Ruth FRESCHEL
- 19 janvier 1919 : naissance à Zurich. Ruth est de nationalité polonaise.
Ses parents Joseph et Chanja viennent de se marier à Zurich. Ils sont tous les deux originaires de la même région de Pologne, la Galicie. Les parents de Ruth vivaient déjà à Zurich avant la Première Guerre mondiale, où leurs familles respectives s’étaient établies vers 1900.
(Sa mère est née à Lesko en 1896, son père à Ustrzyki Dolne en 1886).
Le grand-père paternel de Ruth, Moshe FRESCHEL, était commerçant en textiles et le grand-père maternel, Hersch BARTH, négociant en fourrures.
- Septembre 1939 : Ruth vit à Strasbourg avec ses parents au 16 bld de la Victoire, dans un quartier bourgeois. Ruth est étudiante en Anglais, son père représentant de commerce, la mère sans profession. A la déclaration de la guerre, ils sont évacués de Strasbourg pour s’éloigner de l’Allemagne et d’une zone de front possible. Ils se retrouvent à Tournon St Martin dans l’Indre.
Le père s’engage dans l’armée (la Garde Polonaise qui combat en France aux côtés de l’armée française). Si le père ne s’était pas engagé, dès 1939, il aurait probablement été interné en tant « qu’étranger », et sa famille aussi placée sous surveillance.
- Été 1940, après l’invasion allemande, Joseph, le père de Ruth est démobilisé. Il décide de rejoindre son frère Abraham pour travailler avec lui. Son frère est installé à Marseille depuis 1930 comme commerçant, antiquaire et décorateur. Ruth FRESCHEL et ses parents s’installent au 7 rue de Savoie.

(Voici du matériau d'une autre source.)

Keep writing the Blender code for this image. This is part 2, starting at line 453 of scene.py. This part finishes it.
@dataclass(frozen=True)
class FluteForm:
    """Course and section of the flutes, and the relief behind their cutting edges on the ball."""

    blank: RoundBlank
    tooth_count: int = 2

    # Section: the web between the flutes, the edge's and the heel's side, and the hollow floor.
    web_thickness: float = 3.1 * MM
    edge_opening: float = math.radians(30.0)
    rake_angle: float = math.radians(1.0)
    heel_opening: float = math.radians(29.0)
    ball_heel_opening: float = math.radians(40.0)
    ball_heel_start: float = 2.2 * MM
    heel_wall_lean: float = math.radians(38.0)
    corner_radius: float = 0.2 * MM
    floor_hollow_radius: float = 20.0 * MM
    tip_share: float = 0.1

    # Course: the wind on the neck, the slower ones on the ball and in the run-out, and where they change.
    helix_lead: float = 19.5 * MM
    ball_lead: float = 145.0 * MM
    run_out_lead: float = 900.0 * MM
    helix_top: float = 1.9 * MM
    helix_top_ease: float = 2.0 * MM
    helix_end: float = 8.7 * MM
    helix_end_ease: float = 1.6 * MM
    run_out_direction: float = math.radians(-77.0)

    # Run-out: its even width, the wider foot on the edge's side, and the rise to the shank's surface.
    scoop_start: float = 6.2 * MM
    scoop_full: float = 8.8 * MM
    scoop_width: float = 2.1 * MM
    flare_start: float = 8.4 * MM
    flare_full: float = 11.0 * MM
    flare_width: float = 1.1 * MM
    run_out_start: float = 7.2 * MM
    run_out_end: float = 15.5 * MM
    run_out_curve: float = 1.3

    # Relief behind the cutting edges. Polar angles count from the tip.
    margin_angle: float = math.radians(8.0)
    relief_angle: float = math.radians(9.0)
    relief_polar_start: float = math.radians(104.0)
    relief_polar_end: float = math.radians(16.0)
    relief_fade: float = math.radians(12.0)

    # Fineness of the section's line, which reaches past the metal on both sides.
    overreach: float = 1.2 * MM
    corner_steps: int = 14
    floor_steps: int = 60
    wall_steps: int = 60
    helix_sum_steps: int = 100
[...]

- Août 1942, première arrestation à domicile par la police française, entre trois heures et quatre heures du matin. On l’emmène au commissariat, à l’évêché.
« A l’évêché, à ce groupe de jeunes juifs qui plaisantaient entre eux, un policier a lancé : Oh ! Ils auront bientôt fini de faire les mariols. Ensuite, c’est an camion bâché qu’elle est conduite aux Milles. Le jour est déjà levé quand elle arrive au camp » (article de L’Humanité, 29 août 1995).

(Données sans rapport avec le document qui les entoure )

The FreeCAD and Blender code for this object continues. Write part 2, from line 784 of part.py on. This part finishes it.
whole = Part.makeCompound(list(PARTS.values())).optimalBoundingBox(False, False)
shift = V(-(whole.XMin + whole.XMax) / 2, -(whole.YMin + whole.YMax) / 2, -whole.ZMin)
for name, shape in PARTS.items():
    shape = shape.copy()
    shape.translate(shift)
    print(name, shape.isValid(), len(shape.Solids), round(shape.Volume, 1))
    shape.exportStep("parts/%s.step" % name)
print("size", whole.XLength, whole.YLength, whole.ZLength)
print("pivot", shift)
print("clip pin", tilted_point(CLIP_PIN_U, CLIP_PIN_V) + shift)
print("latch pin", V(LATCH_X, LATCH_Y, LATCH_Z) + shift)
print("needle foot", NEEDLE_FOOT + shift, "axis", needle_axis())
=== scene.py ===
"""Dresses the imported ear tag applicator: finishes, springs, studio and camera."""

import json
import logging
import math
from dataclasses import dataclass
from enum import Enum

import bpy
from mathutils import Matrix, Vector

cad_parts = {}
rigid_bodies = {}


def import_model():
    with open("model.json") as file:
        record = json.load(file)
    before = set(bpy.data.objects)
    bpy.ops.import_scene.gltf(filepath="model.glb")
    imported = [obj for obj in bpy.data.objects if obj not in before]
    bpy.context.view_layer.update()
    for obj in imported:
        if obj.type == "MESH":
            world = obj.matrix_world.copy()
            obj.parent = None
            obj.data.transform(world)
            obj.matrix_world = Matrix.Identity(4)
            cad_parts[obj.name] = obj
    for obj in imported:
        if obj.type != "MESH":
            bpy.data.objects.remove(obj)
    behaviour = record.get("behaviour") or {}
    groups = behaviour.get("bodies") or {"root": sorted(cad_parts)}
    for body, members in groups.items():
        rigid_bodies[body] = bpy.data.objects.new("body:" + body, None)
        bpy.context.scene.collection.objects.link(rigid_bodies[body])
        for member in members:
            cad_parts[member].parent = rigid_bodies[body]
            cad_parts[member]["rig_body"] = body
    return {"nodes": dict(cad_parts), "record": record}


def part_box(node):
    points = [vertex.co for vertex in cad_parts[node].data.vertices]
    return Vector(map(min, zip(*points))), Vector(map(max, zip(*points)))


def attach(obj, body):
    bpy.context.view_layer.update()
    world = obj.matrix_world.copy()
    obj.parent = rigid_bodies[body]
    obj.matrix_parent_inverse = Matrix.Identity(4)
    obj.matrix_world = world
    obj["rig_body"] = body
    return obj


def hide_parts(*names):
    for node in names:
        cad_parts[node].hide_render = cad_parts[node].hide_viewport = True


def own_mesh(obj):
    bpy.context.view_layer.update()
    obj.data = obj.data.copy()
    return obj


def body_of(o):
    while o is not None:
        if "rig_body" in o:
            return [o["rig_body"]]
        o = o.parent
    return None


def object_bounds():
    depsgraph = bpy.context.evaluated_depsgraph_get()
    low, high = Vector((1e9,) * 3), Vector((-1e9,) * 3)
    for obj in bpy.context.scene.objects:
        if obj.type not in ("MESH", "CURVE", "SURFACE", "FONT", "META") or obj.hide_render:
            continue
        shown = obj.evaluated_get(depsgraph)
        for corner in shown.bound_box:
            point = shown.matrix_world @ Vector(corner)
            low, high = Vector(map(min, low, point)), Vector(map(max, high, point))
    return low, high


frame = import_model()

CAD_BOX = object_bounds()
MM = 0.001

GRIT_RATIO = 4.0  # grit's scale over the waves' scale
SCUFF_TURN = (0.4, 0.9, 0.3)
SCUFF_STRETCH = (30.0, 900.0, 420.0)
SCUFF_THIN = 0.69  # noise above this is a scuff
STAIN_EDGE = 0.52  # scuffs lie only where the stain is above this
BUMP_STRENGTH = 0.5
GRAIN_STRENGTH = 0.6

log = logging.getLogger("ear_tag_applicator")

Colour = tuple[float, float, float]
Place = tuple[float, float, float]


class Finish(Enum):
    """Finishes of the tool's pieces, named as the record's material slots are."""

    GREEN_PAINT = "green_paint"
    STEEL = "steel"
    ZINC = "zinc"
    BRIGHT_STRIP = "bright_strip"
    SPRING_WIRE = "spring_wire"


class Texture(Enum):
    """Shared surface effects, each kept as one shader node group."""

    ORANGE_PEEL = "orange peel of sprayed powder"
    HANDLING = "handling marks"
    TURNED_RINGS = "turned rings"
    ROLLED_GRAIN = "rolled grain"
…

- Août 1942, au camp des Milles : « Le camp était assez plein. Dortoirs séparés pour hommes et femmes. Dans les couloirs d’énormes poubelles qui débordaient » (lettre de Ruth Freschel du 13 novembre 1982 citée par André Fontaine, le camp d’étrangers des Milles 1939-43,Edisud).
« Je me souviens d’une immense cour, d’une impression de grande pagaille, de soleil et de poussière, de poussière et de vide, et surtout d’une odeur suffocante de melon. Les peaux de melon débordaient des poubelles et, depuis, j’ai toujours cette odeur dans le nez » (l’Humanité).
- La famille est internée au camp des Milles, trois semaines plus tard, ils sont envoyés au camp d’étrangers de Rivesaltes (Pyrénées) « des blocs de béton gris et sinistres ». La famille est libérée parce que le père s’était engagé dans la Garde Polonaise.
« Mon père, qui à 59 ans s’était engagé dans la Légion polonaise, avait fait le camp de Coëtquidan, (…) pensait pouvoir m’éviter la déportation. » (lettre citée par André Fontaine).
- 1942-44 : à partir de novembre 1942, Marseille est occupée par les Allemands. La famille se méfie, et vit presque dans la clandestinité. Ruth en tant que juive, n’a plus le droit d’étudier à l’université, les lois de Vichy le lui interdisent. Pour gagner sa vie et aider ses parents, elle donne des cours d’anglais dans une école catholique.
- 30 juin 1944 : arrestation par des miliciens et des éléments du PPF (Parti Populaire Français fondé par Jacques Doriot dès 1936).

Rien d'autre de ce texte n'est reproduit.